Give us the $1 billion and we will put some into health care and we will put more police officers back on the street. In 1993-95 the government jerked 2,000 RCMP officers off the payroll. Let us put some of those officers back on the beat, back on the street, and see how many lives we can save. Let us see how effective we are at fighting organized crime. Let us see how effective we could be at fighting the war against child pornography.
We have a gun registry with $1 billion that will drag down every other viable program, project or resource and make it unaffordable. This is about priorities. That is why we stood in the House and asked for a cost benefit analysis. When we talk about the registry and the good things that may happen, that is okay but at what cost? We have the commissioner of the RCMP say that ongoing investigations are being put on the back burner in reference to terrorism coming to the fore. We are talking about ongoing investigations that have an impact on families. How do we tell someone who has been robbed or assaulted that there are other priorities that need to be investigated. This is all about resources.

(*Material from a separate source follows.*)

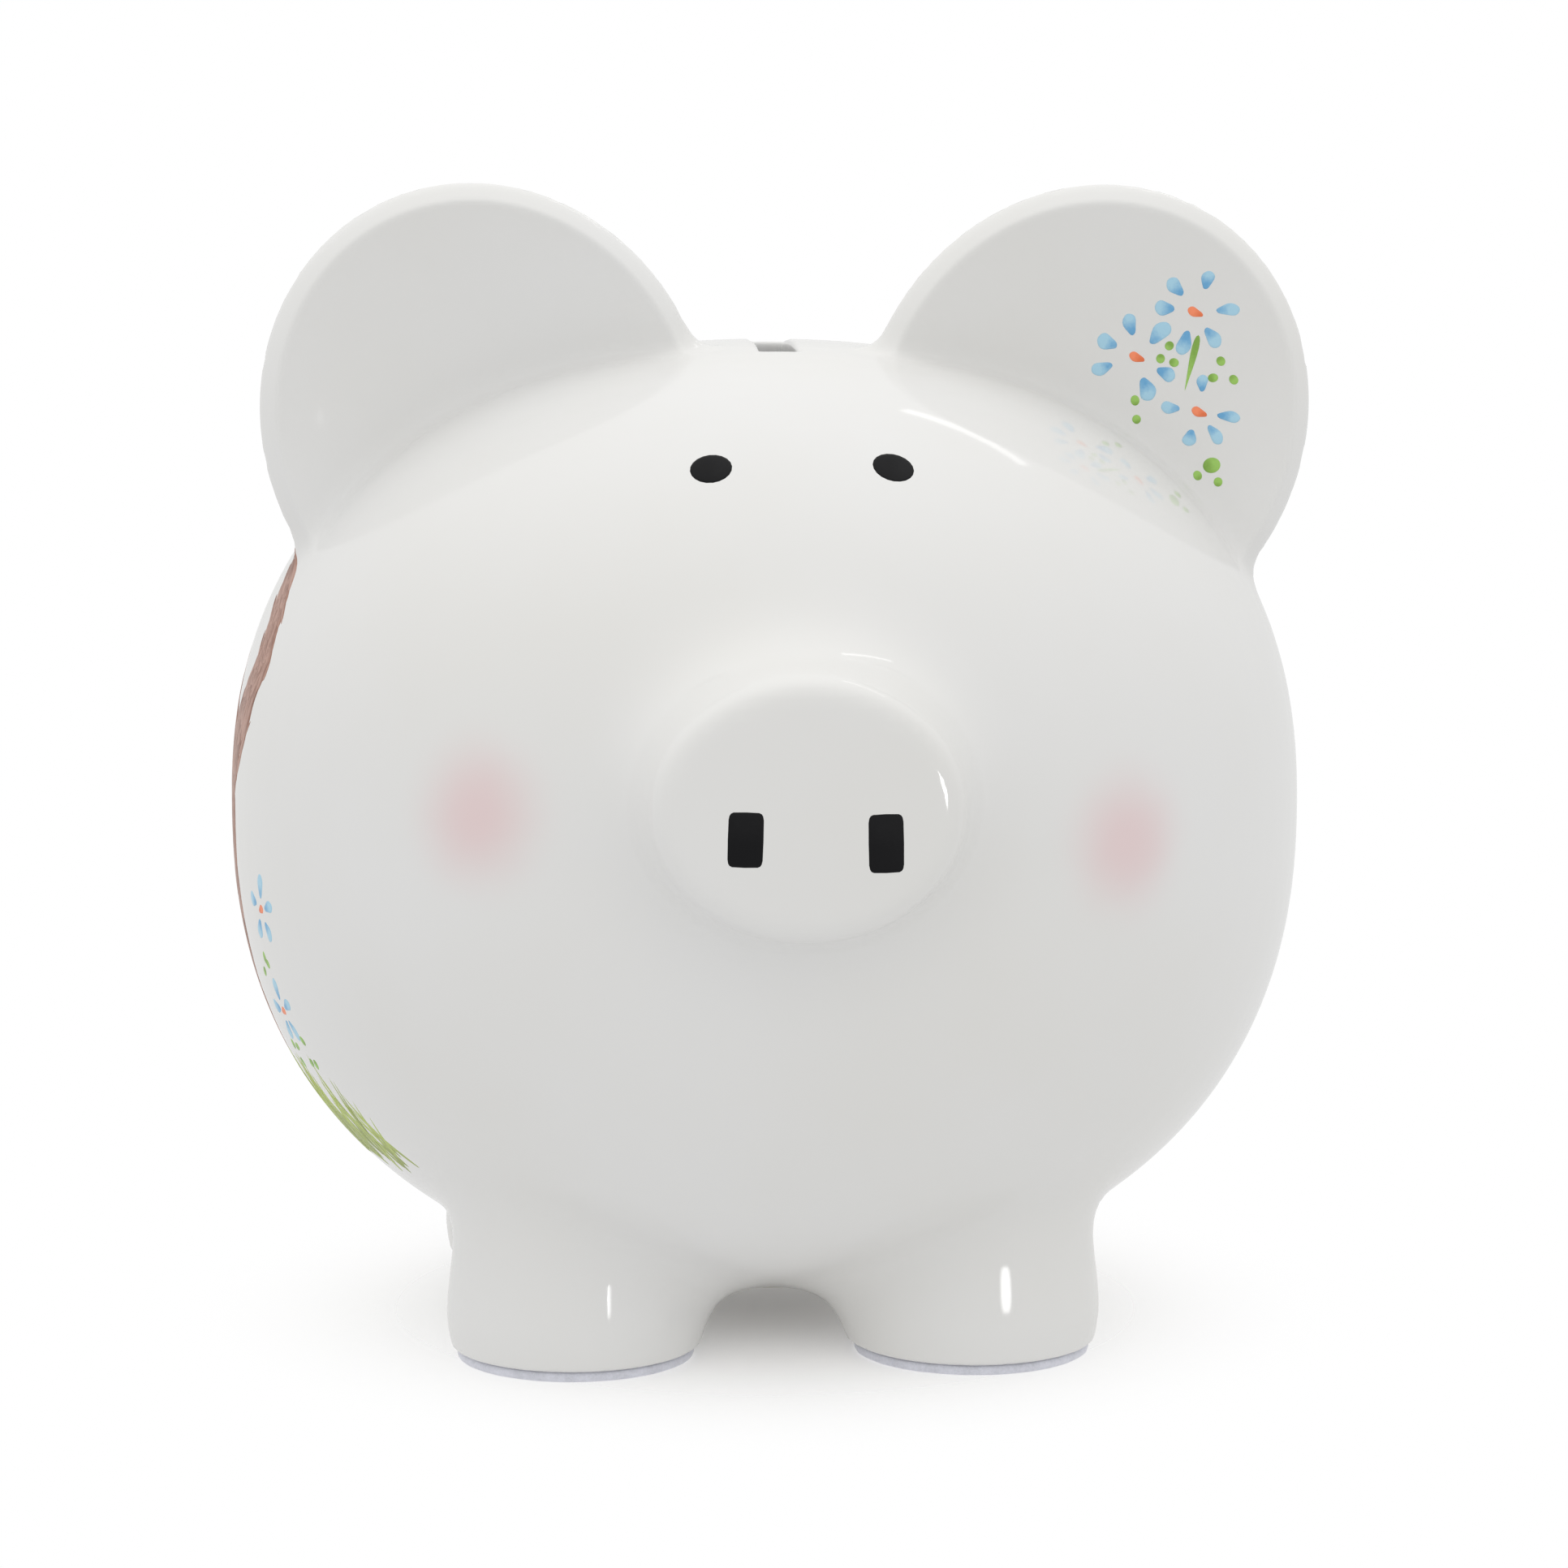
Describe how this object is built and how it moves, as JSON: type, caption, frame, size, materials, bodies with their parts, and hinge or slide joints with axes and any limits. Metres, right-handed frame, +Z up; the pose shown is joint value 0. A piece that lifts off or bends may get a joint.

The chiefs of police accept that the act is a valid piece of legislation, but they feel that so many other issues must be addressed. I agree with them wholeheartedly. Let us talk about funding and other resources. Let us talk about fighting pornography.
We have stood in the House so many times debating this legislation and we will not tire of it because it is poor legislation. It is legislation that is ineffective. We will not stop standing in the House speaking out against the firearms registry because we believe it is an invasion of our rights. It will not meet the goals that it sets out to meet. It is not a public security issue; it is a dollar issue. This is a raising revenue issue; this is a tax issue. This is an issue that a government that believes in big government will want to continue to move forward. Well, we will keep fighting it.